#### [Written exercise]
Pull every "follow" line out of the data below.

:::::

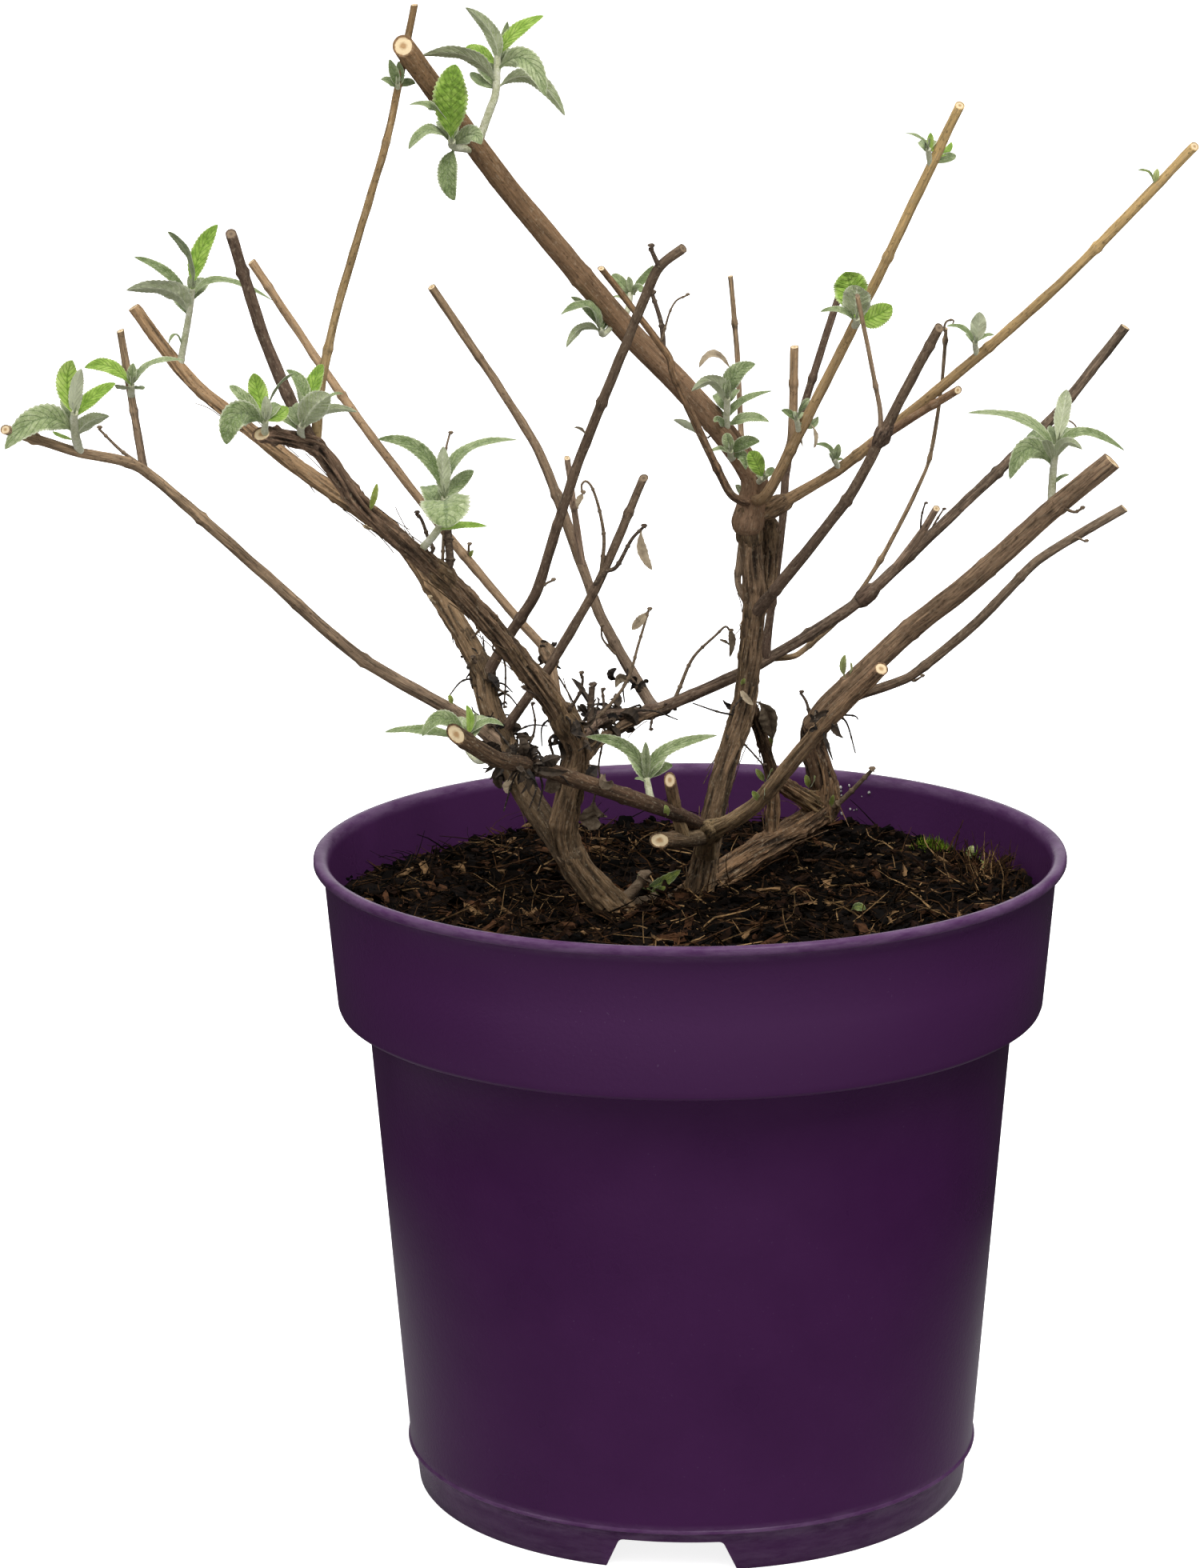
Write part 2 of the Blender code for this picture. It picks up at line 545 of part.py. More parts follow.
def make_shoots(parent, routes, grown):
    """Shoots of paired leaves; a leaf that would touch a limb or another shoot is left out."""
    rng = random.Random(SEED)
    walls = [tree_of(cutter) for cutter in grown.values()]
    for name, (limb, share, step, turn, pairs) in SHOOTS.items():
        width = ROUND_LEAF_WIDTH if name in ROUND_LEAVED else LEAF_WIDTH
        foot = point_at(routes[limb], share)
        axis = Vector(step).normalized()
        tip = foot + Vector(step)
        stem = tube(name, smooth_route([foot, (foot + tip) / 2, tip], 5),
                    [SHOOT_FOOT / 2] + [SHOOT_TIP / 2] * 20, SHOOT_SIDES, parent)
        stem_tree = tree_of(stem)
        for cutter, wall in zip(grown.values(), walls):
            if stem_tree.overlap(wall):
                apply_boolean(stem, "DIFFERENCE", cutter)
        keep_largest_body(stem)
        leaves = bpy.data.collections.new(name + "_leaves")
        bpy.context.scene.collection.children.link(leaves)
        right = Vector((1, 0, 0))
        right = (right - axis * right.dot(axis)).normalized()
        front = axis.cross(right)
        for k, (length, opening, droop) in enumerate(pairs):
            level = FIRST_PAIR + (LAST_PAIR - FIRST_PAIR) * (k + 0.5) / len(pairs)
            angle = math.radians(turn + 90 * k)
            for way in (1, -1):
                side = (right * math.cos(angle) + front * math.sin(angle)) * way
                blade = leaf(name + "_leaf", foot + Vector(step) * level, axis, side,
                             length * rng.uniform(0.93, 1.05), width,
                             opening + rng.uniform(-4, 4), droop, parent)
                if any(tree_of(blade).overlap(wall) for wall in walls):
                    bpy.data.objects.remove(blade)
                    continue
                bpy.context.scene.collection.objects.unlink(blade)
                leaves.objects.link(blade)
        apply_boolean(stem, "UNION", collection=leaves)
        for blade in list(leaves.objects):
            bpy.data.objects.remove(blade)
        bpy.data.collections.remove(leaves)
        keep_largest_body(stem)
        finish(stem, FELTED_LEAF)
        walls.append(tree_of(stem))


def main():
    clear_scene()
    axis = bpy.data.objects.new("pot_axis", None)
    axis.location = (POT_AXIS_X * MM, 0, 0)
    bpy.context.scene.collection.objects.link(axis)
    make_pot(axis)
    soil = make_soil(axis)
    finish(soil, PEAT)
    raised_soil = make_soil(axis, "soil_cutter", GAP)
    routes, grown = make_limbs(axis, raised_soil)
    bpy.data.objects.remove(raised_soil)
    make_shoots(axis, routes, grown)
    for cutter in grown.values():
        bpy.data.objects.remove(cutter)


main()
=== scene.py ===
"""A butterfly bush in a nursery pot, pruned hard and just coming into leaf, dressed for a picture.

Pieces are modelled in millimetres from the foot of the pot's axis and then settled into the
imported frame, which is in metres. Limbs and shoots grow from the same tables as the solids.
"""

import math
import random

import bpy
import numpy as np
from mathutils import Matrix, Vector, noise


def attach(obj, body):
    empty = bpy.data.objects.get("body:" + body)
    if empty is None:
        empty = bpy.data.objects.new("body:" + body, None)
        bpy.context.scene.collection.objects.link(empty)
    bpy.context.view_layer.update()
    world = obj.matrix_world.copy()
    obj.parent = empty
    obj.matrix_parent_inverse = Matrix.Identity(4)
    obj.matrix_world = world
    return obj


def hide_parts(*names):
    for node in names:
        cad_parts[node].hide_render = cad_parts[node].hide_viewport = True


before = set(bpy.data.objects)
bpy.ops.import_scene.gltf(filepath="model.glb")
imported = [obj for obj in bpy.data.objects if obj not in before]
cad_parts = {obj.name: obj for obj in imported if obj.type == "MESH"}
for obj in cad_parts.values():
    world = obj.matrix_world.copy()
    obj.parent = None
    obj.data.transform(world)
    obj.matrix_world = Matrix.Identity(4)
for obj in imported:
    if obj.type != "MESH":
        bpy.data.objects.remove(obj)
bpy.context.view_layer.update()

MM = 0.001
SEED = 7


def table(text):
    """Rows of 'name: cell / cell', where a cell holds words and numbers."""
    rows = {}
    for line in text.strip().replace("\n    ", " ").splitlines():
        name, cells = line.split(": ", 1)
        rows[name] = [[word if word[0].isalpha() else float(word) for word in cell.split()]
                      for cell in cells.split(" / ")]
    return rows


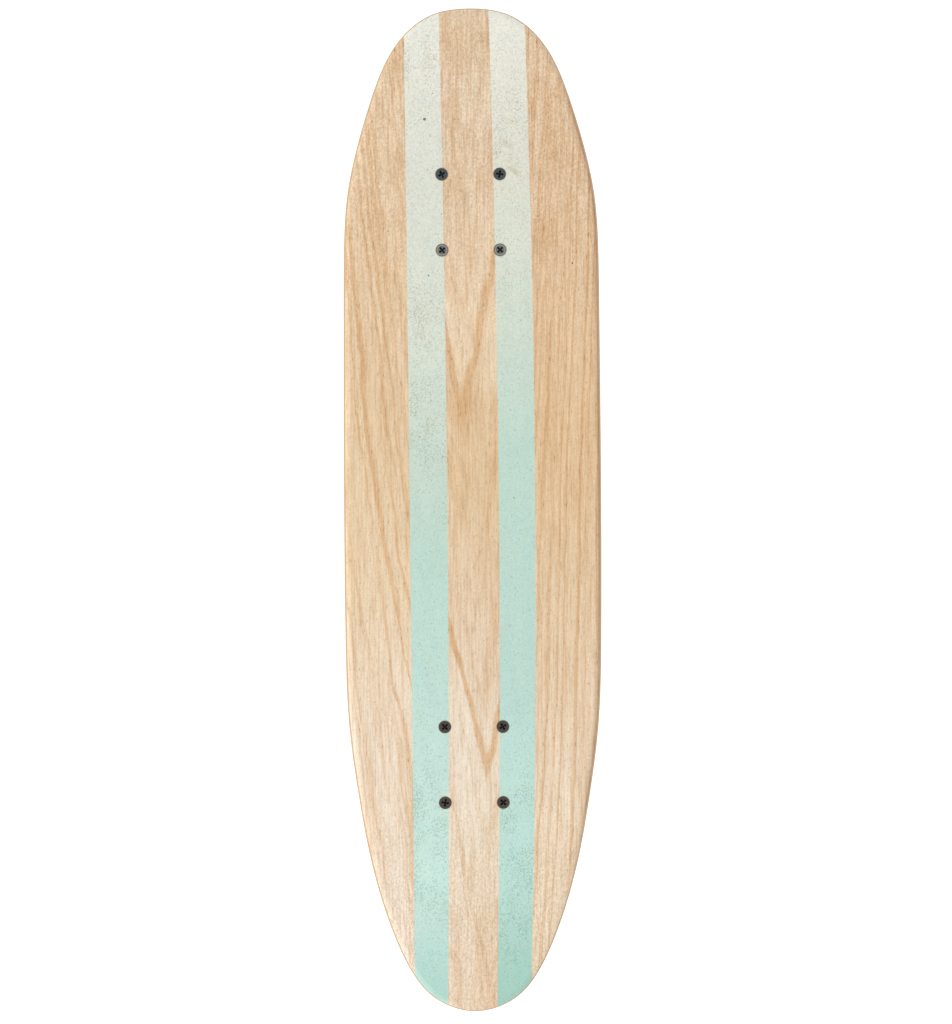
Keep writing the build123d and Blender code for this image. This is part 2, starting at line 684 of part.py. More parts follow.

:::::

#### [Answer to the problem]
Write part 2 of the Blender code for this picture. It picks up at line 545 of part.py. More parts follow.
Keep writing the build123d and Blender code for this image. This is part 2, starting at line 684 of part.py. More parts follow.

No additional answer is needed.